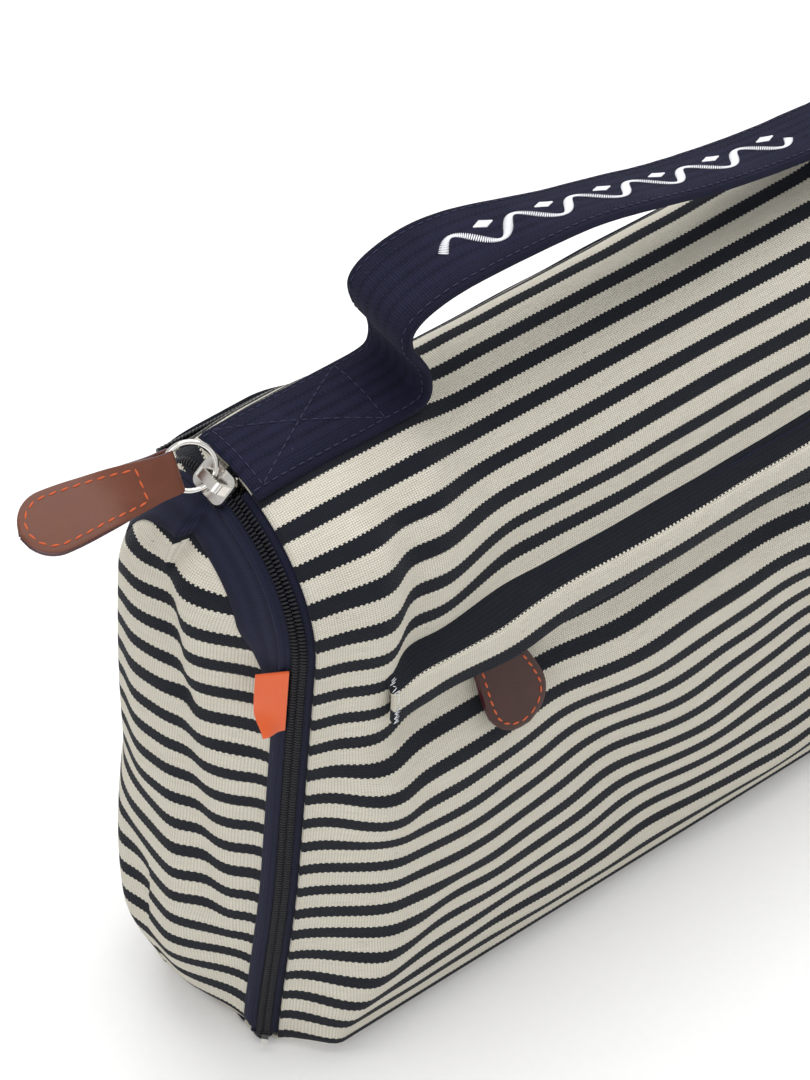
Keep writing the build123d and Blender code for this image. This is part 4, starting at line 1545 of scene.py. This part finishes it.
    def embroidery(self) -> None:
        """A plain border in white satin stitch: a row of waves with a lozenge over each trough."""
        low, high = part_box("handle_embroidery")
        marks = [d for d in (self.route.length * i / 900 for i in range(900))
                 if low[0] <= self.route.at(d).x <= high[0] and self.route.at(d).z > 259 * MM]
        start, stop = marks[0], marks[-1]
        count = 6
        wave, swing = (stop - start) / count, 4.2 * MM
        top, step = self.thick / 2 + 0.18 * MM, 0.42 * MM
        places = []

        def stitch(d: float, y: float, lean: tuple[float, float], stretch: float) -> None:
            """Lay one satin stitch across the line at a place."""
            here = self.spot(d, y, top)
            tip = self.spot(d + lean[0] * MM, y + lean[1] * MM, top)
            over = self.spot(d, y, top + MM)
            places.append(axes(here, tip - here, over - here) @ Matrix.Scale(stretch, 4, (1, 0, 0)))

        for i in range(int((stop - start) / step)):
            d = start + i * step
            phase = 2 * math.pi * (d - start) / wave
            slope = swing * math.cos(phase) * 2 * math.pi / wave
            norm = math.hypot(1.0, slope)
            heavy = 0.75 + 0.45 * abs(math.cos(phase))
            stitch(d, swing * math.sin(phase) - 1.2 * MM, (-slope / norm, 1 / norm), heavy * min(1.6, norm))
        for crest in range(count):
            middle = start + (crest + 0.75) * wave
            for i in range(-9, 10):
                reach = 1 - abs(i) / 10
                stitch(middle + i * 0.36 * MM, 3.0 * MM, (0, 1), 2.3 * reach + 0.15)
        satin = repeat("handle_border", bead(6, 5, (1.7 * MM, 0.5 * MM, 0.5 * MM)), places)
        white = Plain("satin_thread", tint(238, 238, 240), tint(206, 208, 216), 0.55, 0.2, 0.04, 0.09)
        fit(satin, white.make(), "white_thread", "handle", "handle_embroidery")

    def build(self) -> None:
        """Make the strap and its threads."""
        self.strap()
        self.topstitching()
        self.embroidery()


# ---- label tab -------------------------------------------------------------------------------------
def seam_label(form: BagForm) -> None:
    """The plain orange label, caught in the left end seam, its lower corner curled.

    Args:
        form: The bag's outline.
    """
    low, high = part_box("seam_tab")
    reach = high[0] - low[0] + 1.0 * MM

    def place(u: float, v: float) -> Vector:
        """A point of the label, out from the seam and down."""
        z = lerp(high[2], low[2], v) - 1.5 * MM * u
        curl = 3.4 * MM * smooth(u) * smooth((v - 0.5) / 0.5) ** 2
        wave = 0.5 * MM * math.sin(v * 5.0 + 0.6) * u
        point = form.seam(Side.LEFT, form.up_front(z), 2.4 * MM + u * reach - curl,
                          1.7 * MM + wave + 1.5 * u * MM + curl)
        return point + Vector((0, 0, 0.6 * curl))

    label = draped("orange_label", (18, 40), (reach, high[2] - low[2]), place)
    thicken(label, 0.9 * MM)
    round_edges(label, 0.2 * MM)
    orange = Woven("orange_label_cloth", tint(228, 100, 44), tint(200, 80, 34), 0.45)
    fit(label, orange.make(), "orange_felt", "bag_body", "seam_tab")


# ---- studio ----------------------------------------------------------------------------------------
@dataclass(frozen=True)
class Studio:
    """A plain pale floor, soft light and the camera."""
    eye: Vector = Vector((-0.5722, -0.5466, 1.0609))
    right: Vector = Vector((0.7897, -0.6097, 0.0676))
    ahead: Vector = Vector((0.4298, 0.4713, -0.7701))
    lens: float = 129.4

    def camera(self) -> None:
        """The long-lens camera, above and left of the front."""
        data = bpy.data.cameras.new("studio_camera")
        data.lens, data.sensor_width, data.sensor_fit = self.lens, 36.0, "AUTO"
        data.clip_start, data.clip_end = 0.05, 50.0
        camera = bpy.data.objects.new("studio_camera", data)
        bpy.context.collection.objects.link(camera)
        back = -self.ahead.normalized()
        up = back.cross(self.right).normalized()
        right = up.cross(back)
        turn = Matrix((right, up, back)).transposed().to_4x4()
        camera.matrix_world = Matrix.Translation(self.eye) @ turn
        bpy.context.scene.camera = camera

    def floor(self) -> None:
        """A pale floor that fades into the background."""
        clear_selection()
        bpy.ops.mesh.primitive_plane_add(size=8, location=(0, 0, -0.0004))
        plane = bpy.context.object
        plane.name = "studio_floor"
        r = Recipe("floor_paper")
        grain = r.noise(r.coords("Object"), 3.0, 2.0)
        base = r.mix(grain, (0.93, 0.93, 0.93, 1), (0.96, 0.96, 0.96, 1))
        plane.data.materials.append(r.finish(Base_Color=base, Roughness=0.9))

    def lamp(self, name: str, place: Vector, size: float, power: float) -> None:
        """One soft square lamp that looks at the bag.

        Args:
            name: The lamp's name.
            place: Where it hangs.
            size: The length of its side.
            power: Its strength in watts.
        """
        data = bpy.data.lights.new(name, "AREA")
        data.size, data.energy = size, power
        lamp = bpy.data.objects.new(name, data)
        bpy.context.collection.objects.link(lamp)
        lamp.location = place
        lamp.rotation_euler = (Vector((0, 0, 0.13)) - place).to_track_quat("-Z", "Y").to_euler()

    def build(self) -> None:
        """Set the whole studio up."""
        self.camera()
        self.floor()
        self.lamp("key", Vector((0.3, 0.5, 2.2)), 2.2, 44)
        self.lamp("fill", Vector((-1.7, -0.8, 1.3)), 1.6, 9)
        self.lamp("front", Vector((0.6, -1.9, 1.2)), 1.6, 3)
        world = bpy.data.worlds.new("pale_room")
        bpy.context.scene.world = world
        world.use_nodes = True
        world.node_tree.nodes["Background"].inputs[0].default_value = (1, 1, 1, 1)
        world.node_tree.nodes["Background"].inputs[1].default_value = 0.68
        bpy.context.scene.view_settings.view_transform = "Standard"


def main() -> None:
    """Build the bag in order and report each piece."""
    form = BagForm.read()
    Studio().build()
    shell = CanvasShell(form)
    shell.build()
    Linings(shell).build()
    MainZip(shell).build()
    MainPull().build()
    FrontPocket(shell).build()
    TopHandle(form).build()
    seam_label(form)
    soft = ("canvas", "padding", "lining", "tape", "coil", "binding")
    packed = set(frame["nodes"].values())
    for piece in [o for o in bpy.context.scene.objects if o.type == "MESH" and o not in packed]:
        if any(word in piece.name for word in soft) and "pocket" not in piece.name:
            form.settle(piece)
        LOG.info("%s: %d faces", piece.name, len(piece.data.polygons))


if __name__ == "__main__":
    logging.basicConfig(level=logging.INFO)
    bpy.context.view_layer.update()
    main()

# [AIM]
Please print the material above exactly as it appears, from its first line through the line containing "places = []", inclusive, and stop there.

# [COMPLETE RESPONSE]
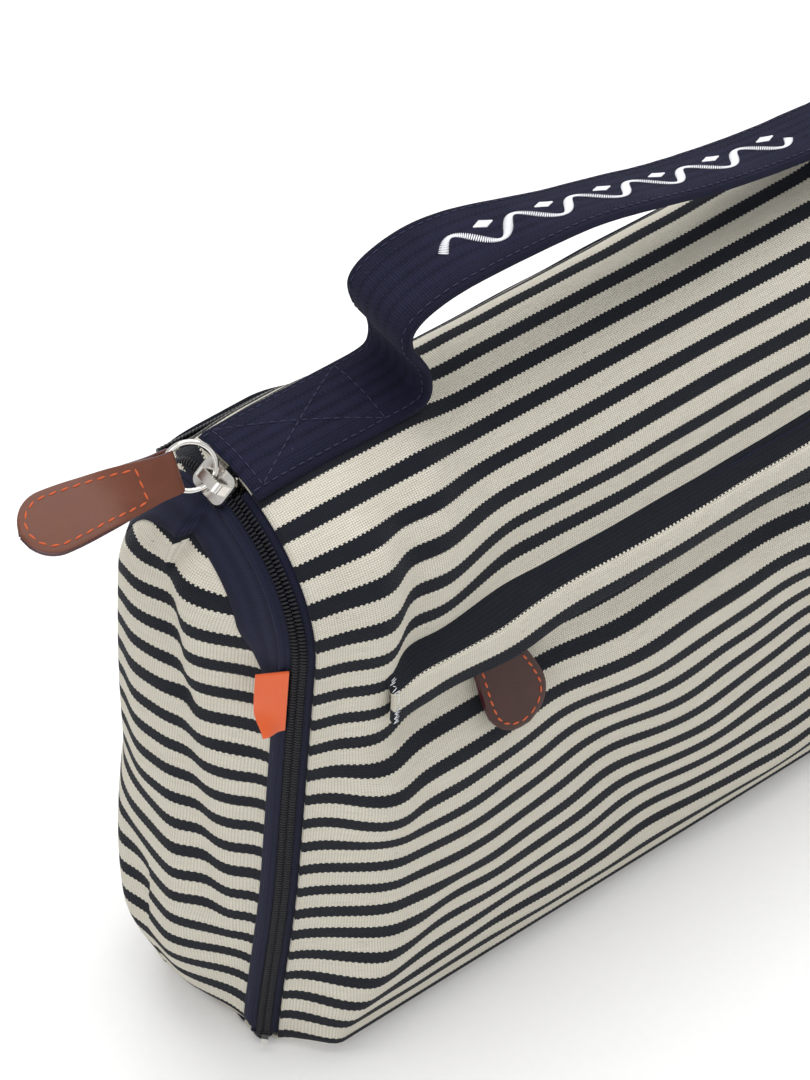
Keep writing the build123d and Blender code for this image. This is part 4, starting at line 1545 of scene.py. This part finishes it.
    def embroidery(self) -> None:
        """A plain border in white satin stitch: a row of waves with a lozenge over each trough."""
        low, high = part_box("handle_embroidery")
        marks = [d for d in (self.route.length * i / 900 for i in range(900))
                 if low[0] <= self.route.at(d).x <= high[0] and self.route.at(d).z > 259 * MM]
        start, stop = marks[0], marks[-1]
        count = 6
        wave, swing = (stop - start) / count, 4.2 * MM
        top, step = self.thick / 2 + 0.18 * MM, 0.42 * MM
        places = []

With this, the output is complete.